Throughout the journey of the Jewish people (the origins of the Christian Faith) sacrifices were made to cleanse the people of their sins.  This tradition goes all the way back to Genesis (see Genesis 3:21, where God kills an animal, then clothes Adam and Eve with its skin) and was practiced by the Jewish people throughout history. 

We are supposed to be dead.  We sinned and the wages of sin is death (Romans 2:23).   Adam and Eve ate of the fruit of the tree of knowledge of good and evil, yet God spared them.  Look back at Genesis 2: 16-17, as God tells the man about the garden.

And the Lord God commanded the man, “You are free to eat from any tree in the garden; but you must not eat from the tree of the knowledge of good and evil, for when you eat of it you will certainly die.”
 – Genesis 2:16-17

We find ourselves asking how Adam and Eve walked out of the garden that day, after God made the promise of death for their sin.  And in the couple of verses in Genesis 3, we find our answer.
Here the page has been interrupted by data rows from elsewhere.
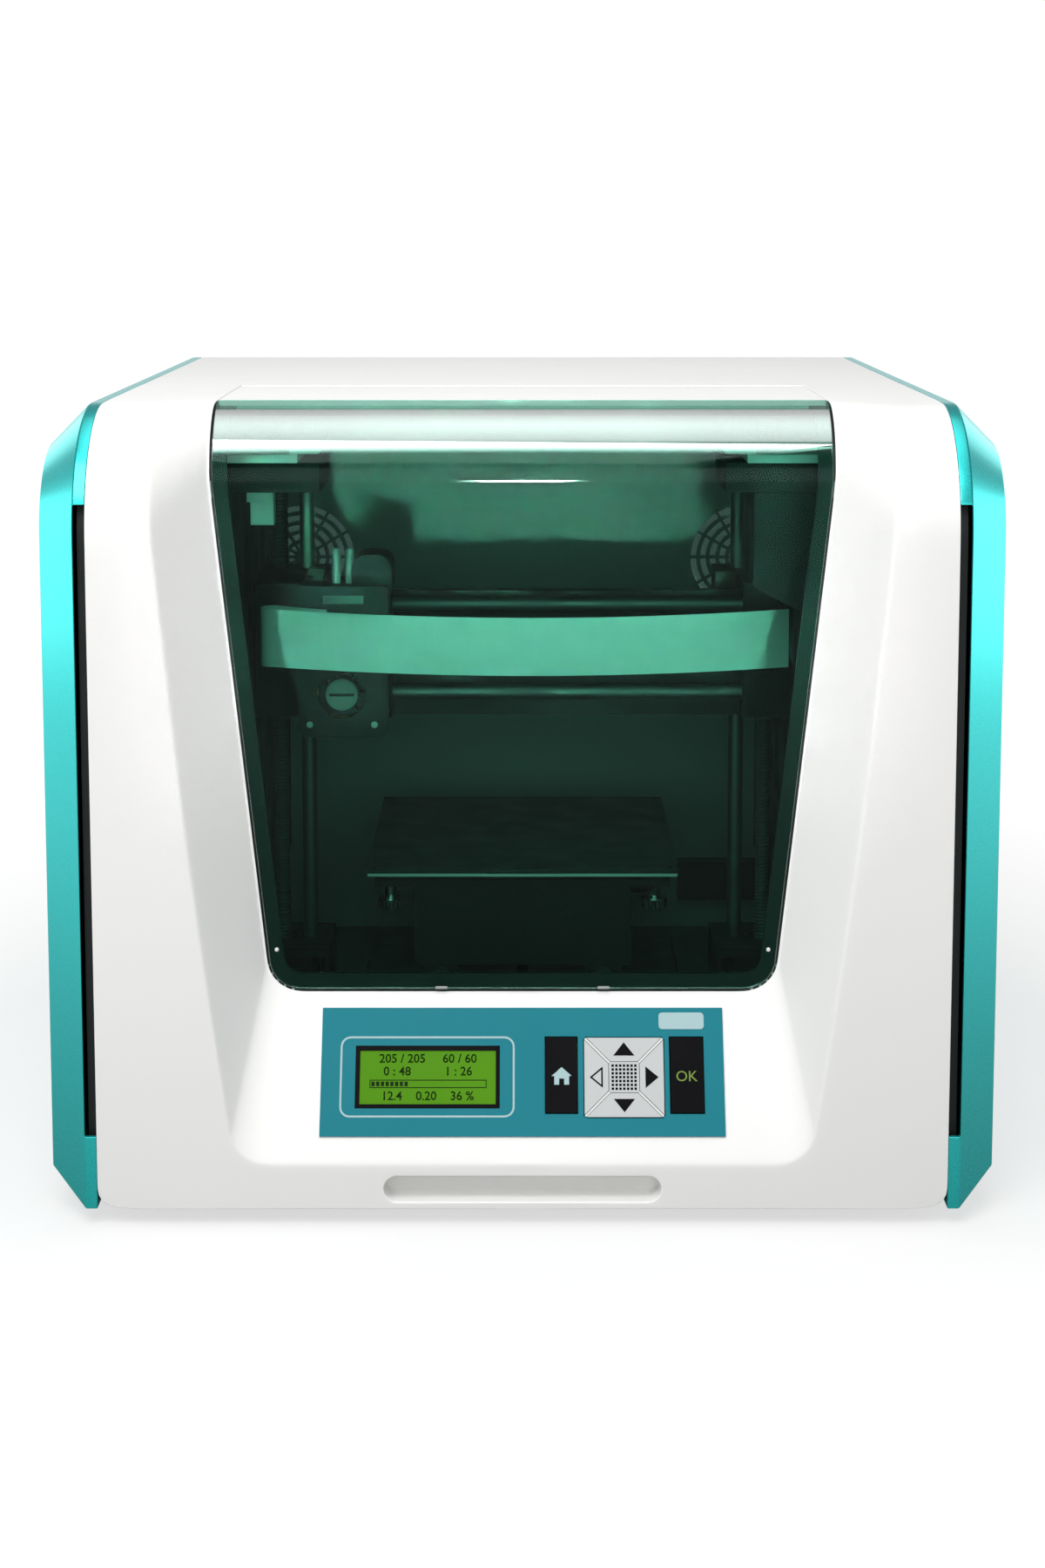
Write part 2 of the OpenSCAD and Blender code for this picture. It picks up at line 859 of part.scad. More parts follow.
module rounded_plate(x0, x1, z0, z1, y0, y1, r) {
    translate([0, y1, 0])
        rotate([90, 0, 0])
            linear_extrude(y1 - y0) {
                translate([x0 + r, z0])
                    square([x1 - x0 - 2 * r, z1 - z0]);
                translate([x0, z0 + r])
                    square([x1 - x0, z1 - z0 - 2 * r]);
                for (x = [x0 + r, x1 - r], z = [z0 + r, z1 - r])
                    translate([x, z])
                        circle(r);
            }
}

module head_housing() color(black) {
    difference() {
        union() {
            rounded_plate(head_l, head_r, head_low, 258, head_front, head_front + 3, 4.5);
            block(head_l + 1, head_r - 0.2, head_front + 2, 0.2, 190, 258);
            // Blower on the top right
            rounded_plate(head_x + 4, head_x + 24.5, 250, 273, head_front + 6, -2, 7);
        }
        // Inside, open at the bottom and the back
        block(head_l + 3, head_r - 2.2, head_front + 3, 2, 180, 256);
        block(head_x + 7, head_x + 21, head_front + 9, -5, 253, 270);
        rod_y(fan_x, head_front - 1, head_front + 4, fan_z, fan_r);
        // Slot for the lever's thumb tab
        block(lever_x - 7, lever_x + 7, -16, -4, 250, 260);
    }
    // Connector of the flat cable
    block(head_x - 10, head_x + 9, head_front - 1.2, head_front + 0.5, 247, 251);
    // Spider that carries the fan's axle
    difference() {
        for (a = [45, 135])
            translate([fan_x, head_front + 14.5, fan_z])
                rotate([0, a, 0])
                    cube([3, 1.4, 2 * fan_r + 4], center = true);
        rod_y(fan_x, head_front + 10, head_front + 20, fan_z, 1);
    }
    rod_y(fan_x, head_front + 12, head_front + 15.2, fan_z, 1.3);
}

module head_fan() color([0.2, 0.22, 0.22])
    translate([fan_x, head_front - 0.6, fan_z])
        rotate([-90, 0, 0])
            difference() {
                union() {
                    cylinder(r = 8.6, h = 10);
                    for (a = [0:360 / 7:359])
                        rotate(a)
                            translate([0, -0.7, 2])
                                cube([fan_r - 0.8, 1.4, 7.4]);
                }
                translate([0, 0, 3])
                    cylinder(r = 1.36, h = 8);
            }

module extruder_motor() color(black)
    translate([gear_x, -17.5, gear_z])
        rotate([-90, 0, 0])
            stepper(motor14, 14, 6);

module drive_gear() color(brass)
    translate([gear_x, -17.5, gear_z])
        rotate([-90, 0, 0])
            difference() {
                union() {
                    translate([0, 0, -5])
                        cylinder(r = 2.55, h = 16);
                    translate([0, 0, 2.5])
                        cylinder(r = 5, h = 10);
                }
                for (a = [0:30:330])
                    rotate(a)
                        translate([5.1, 0, 5])
                            cylinder(r = 0.5, h = 5, $fn = 16);
            }

module feed_lever() color([0.15, 0.16, 0.16]) {
    // Arm on a pivot bush, with the pressure roller and a thumb tab
    difference() {
        union() {
            rod_y(lever_x, -15, -5, lever_z, 4);
            block(lever_x - 2.5, lever_x + 2.5, -15, -5, lever_z, 264);
            block(lever_x - 5, lever_x + 3, -15, -5, 261, 264);
            block(lever_x, head_x - 6, -8, -5, gear_z - 3, gear_z + 3);
            rod_y(head_x - 6.4, -14, -5, gear_z, 4.6);
        }
        rod_y(lever_x, -16, -4, lever_z, pin_r + run_gap);
    }
}

module heat_sink() color(steel)
    translate([head_x, hot_y, 0])
        difference() {
            union() {
                for (z = [196:4:216])
                    translate([0, 0, z])
                        cylinder(r = 9.6, h = 2);
                rod_z(0, 0, 194, 222, 4);
            }
            rod_z(0, 0, 190, 230, 1.2);
        }

module hot_end() color(brass) {
    difference() {
        union() {
            block(head_x - 8, head_x + 12, hot_y - 7, hot_y + 7, 183, 194);
            translate([head_x, hot_y, nozzle_z])
                cylinder(r1 = 1, r2 = 3.5, h = 4);
            rod_z(head_x, hot_y, nozzle_z + 4, 184, 4);
        }
        rod_z(head_x, hot_y, nozzle_z - 1, 195, 0.5);
    }
    // Bracket from the heat sink to the carriage, with the lever's pin
    block(head_x - 19, head_x + 19, -0.2, 0.4, 196, 222);
    rod_y(lever_x, -16.5, 0.4, lever_z, pin_r);
}

// ---- door ----
strip_rear = hinge_y - 4;
strip_t = 3;
// Ends of the fixed knuckle, and the inner end of its pin
knuckle = [129, 137];
pin_start = 107;

module door_window() color([0.1, 0.45, 0.35, 0.5])
    window_sheet(0, 0, window_t);

module door_strip() color(white) {
    difference() {
        union() {
            block(-window_half_top, window_half_top, window_y + window_roll + 0.02, strip_rear,
                body_h - strip_t, body_h);
            // Barrel along the whole rear edge
            block(-knuckle[0], knuckle[0], strip_rear - 4, hinge_y,
                hinge_z - hinge_r + 2, body_h - 0.6);
            rod_x(-knuckle[0], knuckle[0], hinge_y, hinge_z, hinge_r);
            // Lap that the window is bonded to
            block(-window_half_top + 8, window_half_top - 8, window_y + window_roll + 0.02,
                window_y + window_roll + 12, body_h - strip_t - 1.5, body_h - strip_t);
        }
        both_sides()
            rod_x(pin_start, knuckle[0] + 1, hinge_y, hinge_z, pin_r + run_gap);
    }
}

module hinge_brackets() color(white) {
    both_sides() {
        rod_x(knuckle[0] + 0.4, knuckle[1], hinge_y, hinge_z, hinge_r);
        block(knuckle[0] + 0.4, knuckle[1], hinge_y, split_y + 14,
            hinge_z - hinge_r, hinge_z - 2);
        block(knuckle[0] - 14, knuckle[1], split_y + 1, split_y + 16,
            body_h - wall - 6, body_h - wall);
        rod_x(pin_start + 1, knuckle[1], hinge_y, hinge_z, pin_r);
    }
}

// ---- console ----
panel_v = [11.9, 68.4];
panel_t = 1;
lcd = [-74.4, -10.1, 24, 51.5];
home = [10.3, 24.3, 22, 55.2];
ok = [65.8, 80.5, 22, 55.2];
pad_c = [45.2, 37.6];
pad_half = [17.7, 17.4];
pad_core = 6.4;
key_gap = 0.4;
board_n = -9;

module key_rect(k, grow) {
    translate([k[0] - grow, k[2] - grow])
        square([k[1] - k[0] + 2 * grow, k[3] - k[2] + 2 * grow]);
}

module console_panel() color(console_teal)
    on_console()
        linear_extrude(panel_t)
            difference() {
                translate([-panel_half, panel_v[0]])
                    square([2 * panel_half, panel_v[1] - panel_v[0]]);
                key_rect(lcd, 0);
                key_rect(home, key_gap);
                key_rect(ok, key_gap);
                difference() {
                    translate(pad_c)
                        square([2 * (pad_half[0] + key_gap), 2 * (pad_half[1] + key_gap)],
                            center = true);
                    // Fixed centre of the arrow pad, and the bars that hold it
                    translate(pad_c)
                        square(2 * pad_core, center = true);
                    for (a = [-1, 1])
                        translate(pad_c)
                            rotate(a * atan2(pad_half[1], pad_half[0]))
                                square([60, 1], center = true);
                }
            }

module lcd_module() color([0.45, 0.65, 0.12])
    on_console() {
        translate([0, 0, -0.8])
            linear_extrude(1.2)
                key_rect(lcd, -0.2);
        block(-80, -4.5, 18.5, 57, board_n + 1.6, -0.8);
    }

// One arrow key's outline: a side of the pad, cut back from its diagonals
module pad_quarter(dir) {
    far = dir % 2 == 0 ? pad_half[0] : pad_half[1];
    side = dir % 2 == 0 ? pad_half[1] : pad_half[0];
    near = pad_core + 0.5;
    slack = 0.9;
    translate(pad_c)
        rotate(90 * dir)
            polygon([[far, -side + slack], [far, side - slack],
                     [near, near * side / far - slack], [near, -near * side / far + slack]]);
}

// Cap and stem under it, down to its switch on the board
module key_body(u, v) {
    translate([0, 0, -2])
        linear_extrude(3.4)
            children();
    translate([u, v, -5])
        cylinder(r = 2, h = 4);
}

module home_key() color(black)
    on_console()
        key_body((home[0] + home[1]) / 2, pad_c[1])
            key_rect(home, 0);

module ok_key() color(black)
    on_console()
        key_body((ok[0] + ok[1]) / 2, pad_c[1])
            key_rect(ok, 0);

module right_key() color(white)
    on_console()
        key_body(pad_c[0] + 12, pad_c[1])
            pad_quarter(0);

module up_key() color(white)
    on_console()
        key_body(pad_c[0], pad_c[1] + 12)
            pad_quarter(1);

module left_key() color(white)
    on_console()
        key_body(pad_c[0] - 12, pad_c[1])
            pad_quarter(2);

module down_key() color(white)
    on_console()
        key_body(pad_c[0], pad_c[1] - 12)
            pad_quarter(3);

module circuit_boards() color(board_green) {
    on_console() {
        block(-82, 84, 17, 59, board_n, board_n + 1.6);
        for (p = [[(home[0] + home[1]) / 2, pad_c[1]], [(ok[0] + ok[1]) / 2, pad_c[1]],
                  [pad_c[0] + 12, pad_c[1]], [pad_c[0] - 12, pad_c[1]],
                  [pad_c[0], pad_c[1] + 12], [pad_c[0], pad_c[1] - 12]])
            block(p[0] - 3, p[0] + 3, p[1] - 3, p[1] + 3, board_n + 1.6, -5 - key_travel - 0.3);
        // Ribs that hold the board to the back of the panel
        for (x = [-81, 83])
            block(x - 1, x + 1, 18, 58, board_n + 1.6, 0);
    }
    // Main board on posts from the shell and the right frame
    block(152, 153.6, -110, 110, 70, 210);
    for (z = [80, 200]) {
        rod_x(153.6, inner_half, -100, z, 3);
        rod_x(153.6, shell_half + 0.2, 100, z, 3);
    }
    for (y = [-60, -10, 40])
        block(146, 152, y, y + 30, 110, 130);
}

// ---- rear ports, switch and screws ----
module rear_ports() color(black) {
    difference() {
        union() {
            block(port_x - 24, port_x + 24, rear_y - 14, rear_y - 0.5, port_z - 12, port_z + 12);
            block(switch_x - 11, switch_x + 11, rear_y - 14, rear_y, port_z - 7, port_z + 7);
        }
        // Round power inlet with its centre pin, and a square data port
        difference() {
            rod_y(port_x + 11, rear_y - 10, rear_y + 1, port_z, 5.5);
            rod_y(port_x + 11, rear_y - 11, rear_y - 2, port_z, 1.2);
        }
        block(port_x - 17, port_x - 5, rear_y - 10, rear_y + 1, port_z - 5.5, port_z + 5.5);
        block(switch_x - 9.5, switch_x + 9.5, rear_y - 9, rear_y + 2, port_z - 5.5, port_z + 5.5);
        // Bore that the rocker's pivot pins turn in
        rod_z(switch_x, rocker_y, port_z - 6.4, port_z + 6.4, rocker_pin_r + run_gap);
    }
    block(port_x - 14, port_x - 8, rear_y - 10.5, rear_y - 3, port_z - 2, port_z + 2);
}

module power_rocker() color([0.15, 0.16, 0.16]) {
    translate([switch_x, rocker_y, port_z - 5])
        rotate(rocker_tilt)
            linear_extrude(10)
                polygon([[-8.2, -2.4], [8.2, -2.4], [8.2, 2.2], [0, 1.3], [-8.2, 2.2]]);
    rod_z(switch_x, rocker_y, port_z - 6.2, port_z + 6.2, rocker_pin_r);
}

module shell_screws() color(steel) {
    for (x = screw_x, z = screw_z)
        translate([x, rear_y - screw_sink, z])
            rotate([-90, 0, 0])
                difference() {
                    cylinder(r = 3.4, h = screw_sink - 0.2);
                    translate([-0.5, -2.4, 0.8])
                        cube([1, 4.8, 1]);
                    translate([-2.4, -0.5, 0.8])
                        cube([4.8, 1, 1]);
                }
}

// ---- filament spool ----
spool_x = -183.5;
spool_y = -80;
spool_z = 125;
holder_r = 24;
holder_neck_r = 12;
hub_r = holder_r + 0.1;

module spool_holder() color([0.2, 0.2, 0.2])
    difference() {
        union() {
            rod_x(-inner_half, spool_x + spool_w - 2, spool_y, spool_z, holder_r);
            rod_x(-shell_half - 0.2, -inner_half + 0.2, spool_y, spool_z, holder_neck_r);
        }
        rod_x(spool_x + 4, spool_x + spool_w, spool_y, spool_z, holder_r - 3);
    }

module spool() color([0.75, 0.75, 0.72]) {
    difference() {
        union() {
            rod_x(spool_x, spool_x + 3, spool_y, spool_z, spool_d / 2);
            rod_x(spool_x + spool_w - 3, spool_x + spool_w, spool_y, spool_z, spool_d / 2);
            rod_x(spool_x, spool_x + spool_w, spool_y, spool_z, spool_d / 2 - 12);
        }
        rod_x(spool_x - 1, spool_x + spool_w + 1, spool_y, spool_z, hub_r);
    }
}

base_tray();
rubber_feet();
front_shell();
top_cover();
rear_panel();
left_cover();
right_cover();
side_frames();
chamber_liners();
front_ledges();
cable_housings();
rod_mounts();
hinge_brackets();
console_panel();
lcd_module();
circuit_boards();
filament_guide();
z_motors();
z_rods();
y_motor();
y_rods();
y_belt();
spool_holder();
rear_ports();
shell_screws();
door_window();
door_strip();
left_bracket();
right_bracket();
x_rods();
x_beam();
x_motor();
x_belt();
z_nuts();
ribbon_cable();
head_housing();
carriage_block();
extruder_motor();
heat_sink();
hot_end();
head_fan();
drive_gear();
feed_lever();
x_pulley();
x_idler();
z_screw_left();
z_screw_right();
bed_plate();
bed_carriage();
bed_springs();
y_pulley();
y_idler();
spool();
power_rocker();
home_key();
ok_key();
up_key();
down_key();
left_key();
right_key();
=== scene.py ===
"""Enclosed desktop filament printer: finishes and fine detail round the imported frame.

Metres, +Z up, front at -Y. Lengths written with MM are the real sizes in millimetres.
"""
import math

import bmesh
import bpy
from mathutils import Matrix, Vector


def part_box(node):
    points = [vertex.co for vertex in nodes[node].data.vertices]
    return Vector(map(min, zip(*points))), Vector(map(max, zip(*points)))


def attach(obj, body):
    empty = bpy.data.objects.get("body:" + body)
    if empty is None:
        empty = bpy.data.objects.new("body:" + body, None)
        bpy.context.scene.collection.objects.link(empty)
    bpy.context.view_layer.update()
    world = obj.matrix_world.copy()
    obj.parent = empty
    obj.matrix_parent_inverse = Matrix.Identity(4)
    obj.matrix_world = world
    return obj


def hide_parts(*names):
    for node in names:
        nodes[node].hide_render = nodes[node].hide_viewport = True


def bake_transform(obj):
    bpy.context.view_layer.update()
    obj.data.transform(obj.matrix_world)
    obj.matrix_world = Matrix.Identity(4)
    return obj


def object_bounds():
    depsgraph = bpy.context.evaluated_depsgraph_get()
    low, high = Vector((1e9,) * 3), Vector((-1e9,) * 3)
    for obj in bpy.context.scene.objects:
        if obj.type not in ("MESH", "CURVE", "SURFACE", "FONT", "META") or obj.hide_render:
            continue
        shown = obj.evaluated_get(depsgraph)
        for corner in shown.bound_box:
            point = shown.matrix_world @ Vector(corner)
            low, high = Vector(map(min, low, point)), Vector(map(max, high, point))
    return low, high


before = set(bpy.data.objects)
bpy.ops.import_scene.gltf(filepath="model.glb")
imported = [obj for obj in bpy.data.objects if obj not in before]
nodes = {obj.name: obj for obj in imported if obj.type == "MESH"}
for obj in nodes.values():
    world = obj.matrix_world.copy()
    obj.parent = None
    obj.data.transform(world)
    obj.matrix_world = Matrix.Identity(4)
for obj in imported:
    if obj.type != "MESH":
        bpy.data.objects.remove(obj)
cad_low, cad_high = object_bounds()

MM = 0.001


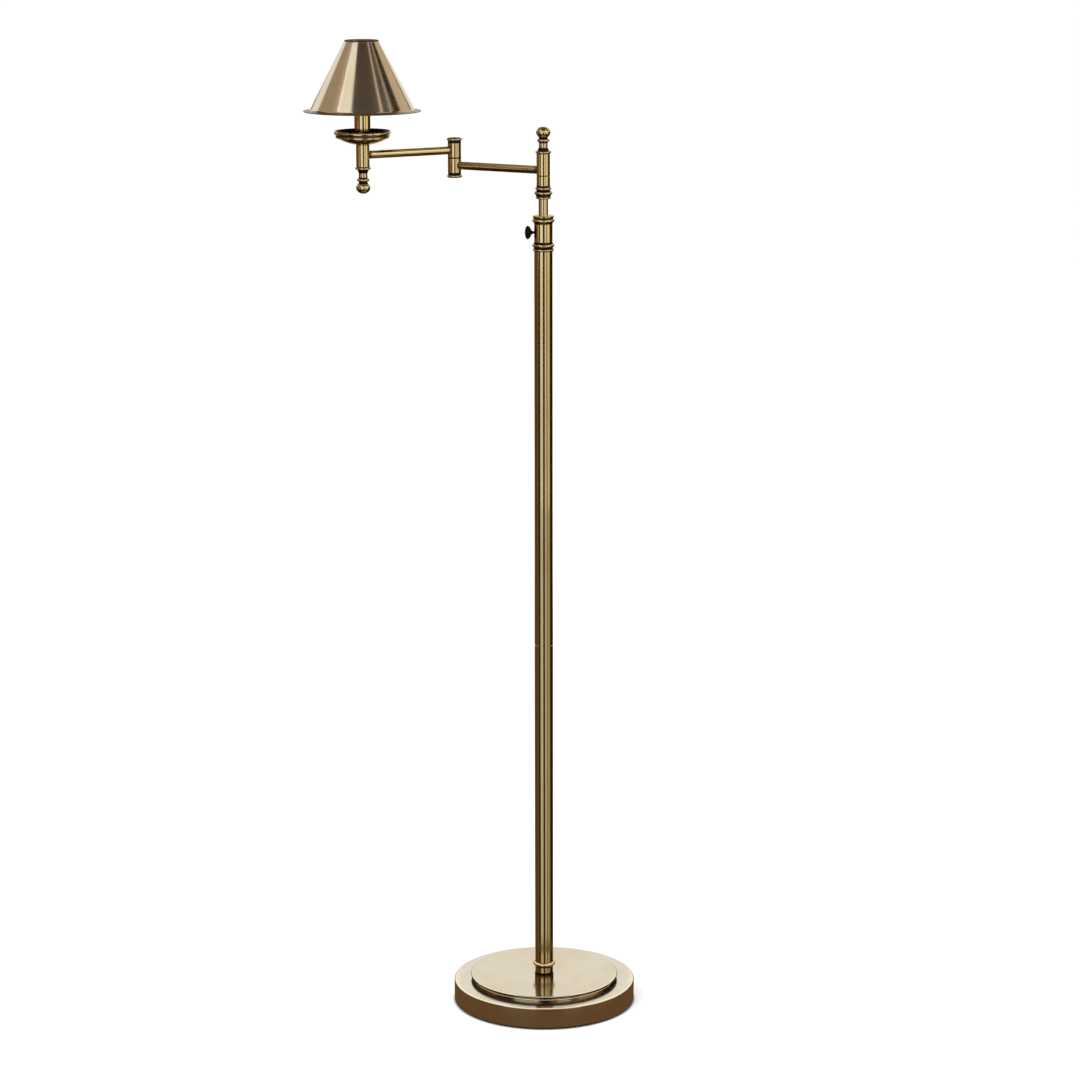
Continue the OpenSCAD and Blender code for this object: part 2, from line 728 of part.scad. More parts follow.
// Clip: a ring round the bulb's widest part and four struts, coped to the upper ring
module shade_clip() {
    run = [clip_top_r - clip_low_r, z_clip_top - z_bulb_wide];
    color(steel) at_head() {
        wire_ring(clip_low_r, z_bulb_wide);
        difference() {
            for (a = [45:90:315]) rotate([0, 0, a]) translate([clip_low_r, 0, z_bulb_wide])
                rotate([0, atan2(run[0], run[1]), 0])
                    cylinder(r = wire_r * 0.9, h = norm(run), $fn = 24);
            wire_ring(clip_top_r, z_clip_top);
        }
    }
}

// Upper ring, soldered under the shade's top edge
module clip_ring() {
    color(steel) at_head() wire_ring(clip_top_r, z_clip_top);
}

felt_pad();
base_weight();
base_cover();
step_plate();
cord_bush();
clamp_nut();
clamp_washer();
tie_nipple();
step_spacer();
pole_foot();
lower_tube();
tube_coupling();
upper_tube();
height_collar();
collar_liner();
clamp_pad();
thumb_screw();
stem_tube();
guide_bush();
lower_knuckle();
post_spindle();
post_washers();
post_hub();
post_finial();
inner_arm_tube();
elbow_lower_hub();
elbow_pivot();
elbow_washers();
elbow_bottom_cap();
elbow_top_cap();
elbow_upper_hub();
outer_arm_tube();
head_hub();
head_finial();
head_nipple();
drip_pan();
candle_tube();
lampholder();
holder_shell();
holder_contact();
bulb_cap();
bulb_glass();
shade();
shade_clip();
clip_ring();
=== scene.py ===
# %% [markdown]
# # A bridge floor lamp in antique brass
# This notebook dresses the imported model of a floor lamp. The model is the frame: it fixes
# every place, size and joint. Each visible piece is modelled again on top of it with finer
# edges, gets a brass that shows how it was turned, spun or drawn, and rides on the body
# that carries it, so the lamp can still be moved at all of its joints.

# %% Load the frame
import json
import math
import bpy
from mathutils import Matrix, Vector


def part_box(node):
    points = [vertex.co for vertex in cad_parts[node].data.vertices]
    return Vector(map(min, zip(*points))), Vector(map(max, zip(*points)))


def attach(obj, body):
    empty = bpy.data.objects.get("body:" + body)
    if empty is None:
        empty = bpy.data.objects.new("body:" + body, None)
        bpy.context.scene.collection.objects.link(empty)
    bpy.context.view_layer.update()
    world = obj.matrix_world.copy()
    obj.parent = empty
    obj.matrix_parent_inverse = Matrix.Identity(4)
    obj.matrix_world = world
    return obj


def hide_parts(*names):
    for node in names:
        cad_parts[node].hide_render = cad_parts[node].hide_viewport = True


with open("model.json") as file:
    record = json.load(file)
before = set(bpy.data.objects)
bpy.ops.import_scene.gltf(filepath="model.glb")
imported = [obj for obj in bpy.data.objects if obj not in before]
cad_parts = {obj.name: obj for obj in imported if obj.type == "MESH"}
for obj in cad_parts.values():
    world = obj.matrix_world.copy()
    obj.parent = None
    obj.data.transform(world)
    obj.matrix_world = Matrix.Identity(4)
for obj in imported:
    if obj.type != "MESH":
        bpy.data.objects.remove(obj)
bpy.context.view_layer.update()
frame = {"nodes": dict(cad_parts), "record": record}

MM = 0.001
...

The Lord God made garments of skin for Adam and his wife and clothed them.
 – Genesis 3:21

God shed the blood of animals, clothing Adam and Eve with both their skin and their blood.  God substituted the blood of the man and woman for the blood of animals.  And in that moment, when they were supposed to die both a physical and spiritual death, God made the sacrifice, giving them (and all of humanity) physical life. 

At that point, humanity died a spiritual death, but God did not leave them. 

After the flood (see Genesis 6-9) God saves the righteous and begins the tradition of sacrificial offerings.  Abram enters into the Covenant with God, but he does not pass through the split carcasses, instead God sends the smoking fire-pot and blazing torch through, taking both sides of the Covenant upon himself (see Genesis 15).  At this point, Jesus, the Son of God receives the burden of sin. 

A covenant is a statement saying, “If I don’t keep my end, let this blood that we walk through be my blood.”  God knew men could not uphold this side of the covenant, so he took it upon himself. 

The Jewish people sacrificed the perfect, male lamb each year, looking forwards to something yet to come.  But just as the lamb only lives physically and not spiritually, when we were washed by the blood of an animal sacrifice, we only receive physical life.  But to be reunited with God, the sacrificial lamb did not work, we were still only living a physical life. 

Throughout the Gospels, Jesus is called the Lamb of God, beginning with  John the Baptist (John 1:29).  He was and is the perfect, unblemished sacrifice, God’s Son, His Presence on the Earth.  His blood was shed to uphold the Covenant of Abram, now called Abraham, the father of the nations. 

We call today Good Friday.  The day that the lands went dark and the curtain of the temple was torn in two, from top to bottom (Mark 15:38) as Jesus died on the cross.  He took all our sins upon himself and died for our sake, replacing the sacrificial lamb.  He, unlike the sacrificial animal, died both physically and spiritually, so that we could live both. 

With His blood, we are brought into new life, into the presence of God. 

But this is just part of the story of our faith.  The faith and traditions of the Jewish people are our foundation, our roots.  The Christian Faith is the branch, grafted into the stem, the roots that dig deep.